Even without an outright loss in the Senate, a delay freezes the Obamacare repeal plan in amber. And that gives a newly energized resistance more time to make life miserable for GOP lawmakers. In controversial legislative fights, forward momentum matters a great deal. Having to sweat out a Senate confirmation creates a narrative of failure and allows Democrats to step up attacks. Price’s itchy trading finger could seriously damage repeal efforts.
Meanwhile, another nominee, Trump’s labor-secretary pick Andy Puzder, is telling confidants that he wants out. He has reportedly not taken kindly to pointed criticism from Democrats and labor groups, or the mountain of paperwork needed to file with ethics officials.

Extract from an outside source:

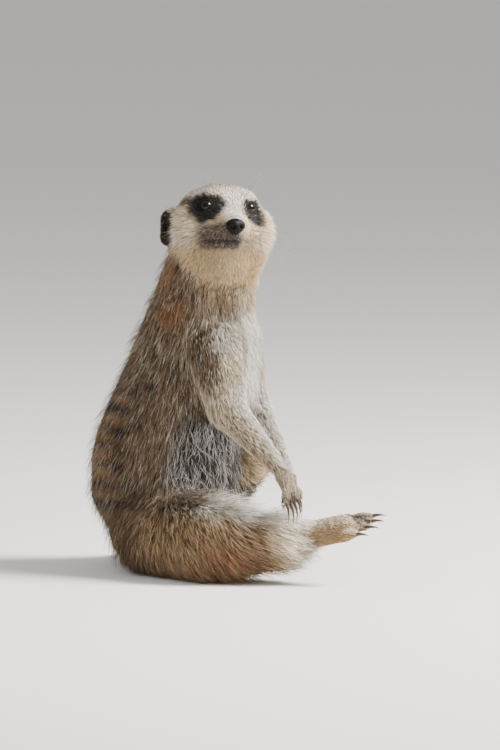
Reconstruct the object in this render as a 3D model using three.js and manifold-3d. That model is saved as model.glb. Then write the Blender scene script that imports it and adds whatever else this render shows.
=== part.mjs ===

Or at least that’s the cover story. Nobody in the press should make predictions about politics ever again after what happened in November, but I actually wrote that Puzder would be the first cabinet casualty days after he was announced. My rationale had nothing to do with Puzder’s spotty labor record as CEO of Hardee’s and Carl’s Jr., but with the nominee’s heresy on supporting immigrant labor, which didn’t escape the notice of the far right.
Not only did this anger the only interest group that could realistically take Puzder down in the Senate, it made the base less likely to care to rescue him if anything untoward came to light. And I’d call Puzder’s ex-wife going on The Oprah Winfrey Show in disguise in the 1980s to reveal the pain of domestic violence as something that requires a rescue.
Previously, Lisa Fierstein, the ex-wife, has said that she made up multiple claims of abuse during her marriage to get an upper hand in divorce proceedings (even though there are court documents showing abuse claims from before the divorce). But showing up on Oprah in disguise doesn’t fit with that story. And Puzder’s own spokesman confirmed the appearance.
Hearings for the labor secretary nominee were indefinitely postponed last week, the second such delay. If the Oprah tape ever gets found, the Breitbart crowd will likely sit back and watch Puzder squirm rather than step in. With a relentless opposition and no grassroots support on his own side, it could only get worse for Puzder, unless he chooses to exit the spotlight with his reputation half-intact.
Senate Republicans could swallow their pride and confirm both nominees, making these early stumbles a memory. Or the trouble could reflect an inattentive transition to a chaotic presidency marked by failure after failure.